The resistance of this clod is indeed insanely stronger than I am, and I have considered many other options. I feel like David next to this Goliath clod of resistance. It is so outsized to my strength that I don't know that there is any way to bust it up, but dang it, I'm going to try. It isn't even like when I was a kid I would lay on the lawn dreaming of one day being a screenwriter. I stumbled into screenwriting because my ex-husband wanted to direct movies, and I thought it would be neat to be partners at some level (the fact that we're divorced ought to be a clue about that logic).
I have always wanted to write. Why? Because I like to read, of course. I love to read stories that transport me to other worlds. I love plays that bring to life episodes of change in a few lives.
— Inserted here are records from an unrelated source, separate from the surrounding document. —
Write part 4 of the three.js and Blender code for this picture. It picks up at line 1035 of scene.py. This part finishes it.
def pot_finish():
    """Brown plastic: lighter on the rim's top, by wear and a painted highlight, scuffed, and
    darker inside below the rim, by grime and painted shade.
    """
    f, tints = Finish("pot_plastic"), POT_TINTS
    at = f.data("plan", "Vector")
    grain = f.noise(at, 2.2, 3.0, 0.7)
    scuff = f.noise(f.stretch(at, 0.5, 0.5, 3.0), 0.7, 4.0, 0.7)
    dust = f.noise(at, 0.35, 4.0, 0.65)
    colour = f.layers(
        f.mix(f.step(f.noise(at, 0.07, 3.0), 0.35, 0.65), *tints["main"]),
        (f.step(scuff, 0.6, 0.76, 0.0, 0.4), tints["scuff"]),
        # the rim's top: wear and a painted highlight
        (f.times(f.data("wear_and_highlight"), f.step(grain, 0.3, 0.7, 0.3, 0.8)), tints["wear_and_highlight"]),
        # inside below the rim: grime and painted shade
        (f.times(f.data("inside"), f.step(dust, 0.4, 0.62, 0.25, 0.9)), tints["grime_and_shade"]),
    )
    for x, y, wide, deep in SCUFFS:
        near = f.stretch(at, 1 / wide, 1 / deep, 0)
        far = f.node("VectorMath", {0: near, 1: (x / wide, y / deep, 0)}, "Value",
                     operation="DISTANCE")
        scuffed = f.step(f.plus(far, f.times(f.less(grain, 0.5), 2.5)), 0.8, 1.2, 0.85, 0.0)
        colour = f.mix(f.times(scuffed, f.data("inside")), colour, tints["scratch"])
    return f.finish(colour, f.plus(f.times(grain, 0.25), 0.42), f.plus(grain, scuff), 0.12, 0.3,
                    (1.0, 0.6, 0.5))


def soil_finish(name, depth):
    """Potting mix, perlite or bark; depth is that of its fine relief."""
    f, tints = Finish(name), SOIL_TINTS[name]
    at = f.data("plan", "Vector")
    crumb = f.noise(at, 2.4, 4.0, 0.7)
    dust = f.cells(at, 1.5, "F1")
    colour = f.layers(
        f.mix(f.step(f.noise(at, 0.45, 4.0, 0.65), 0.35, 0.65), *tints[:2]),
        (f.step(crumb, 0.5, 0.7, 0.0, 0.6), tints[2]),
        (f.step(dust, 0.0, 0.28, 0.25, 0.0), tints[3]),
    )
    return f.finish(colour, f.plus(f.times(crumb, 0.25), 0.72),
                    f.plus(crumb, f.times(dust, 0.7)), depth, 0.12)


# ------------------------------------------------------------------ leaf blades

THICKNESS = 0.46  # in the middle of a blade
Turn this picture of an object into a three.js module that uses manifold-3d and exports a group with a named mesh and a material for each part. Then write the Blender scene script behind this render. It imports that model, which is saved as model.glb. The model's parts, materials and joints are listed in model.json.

I love to read essays and articles that make me think. I love to read poems that make me see this world in a new way. Loving to read, led me to want to write. Lots of people love to read and don't want to write, and so I can't really explain why I thought to make the leap, but I remember reading some books when I was my son's age, or my daughter's age and praying that someday I could write that way. That way was for me defined by one thing: the story changed and deepened the way I thought and felt about the world.
A great movie can do that for me, too. Can't it do that for you?
In fact, my other childhood dream was to act in movies because I felt like a great performance did that one thing: changed and deepened the way I thought and felt about the world. My father convinced me that it was the writing, not the acting that did that for me, but I didn't completely believe him until I met up with my ex-husband and stumbled into screenwriting. Once I had just the slightest understanding of the screenwriting craft, I was hooked by the notion that a great script could do that one thing: change and deepen the way people thought and felt about the world. I've never been about subtlety. I had stars in my eyes because I also saw a world that was becoming less and less literate, and thought to write screenplays would be to reach the most people. Har.
Back to reality. Hardly anyone reads a screenplay even if it is an Oscar-winning screenplay. As I worked in the industry longer, I understood that the screenwriter is the low-man on the totem pole, because literally, no one but the cast and crew reads the work. Maybe other screenwriters will read a successfully produced script because they want to see how a writer did it, but your average kid in the library is not going to pick up a screenplay, or now, rent it for their Kendal. Screenwriting is the first basic part of a huge collaboration with dozens, if not hundreds of collaborators. Just like most people who admire a building never look at its blueprint, so is it that most people who watch and love a movie never read the screenplay. The best a screenwriter can hope for is 1.) They'll direct their own scripts, or 2.) Their screenplay will attract top-notch talent and 3.) That top-notch talent will interpret the screenplay as it was intended.
Argh. It feels like the clod is growing in resistance as fast as I bust it up. Where are those inevitable points of weakness in this clod? Can it be that even after 20 years of consideration I haven't yet found out how to make this clod into fertile soil I can plant a seed idea into? It is possible that I am finally reaching a turning point in my life where I look at this clod and toss it out of the field instead of breaking it up because, God, I am sick and tired of pounding away at its resistance. Of course, I understand that the resistance, the clod, is in my heart not out there somewhere. So, now, I believe I will simply sit down and contemplate this clod and wonder for a while.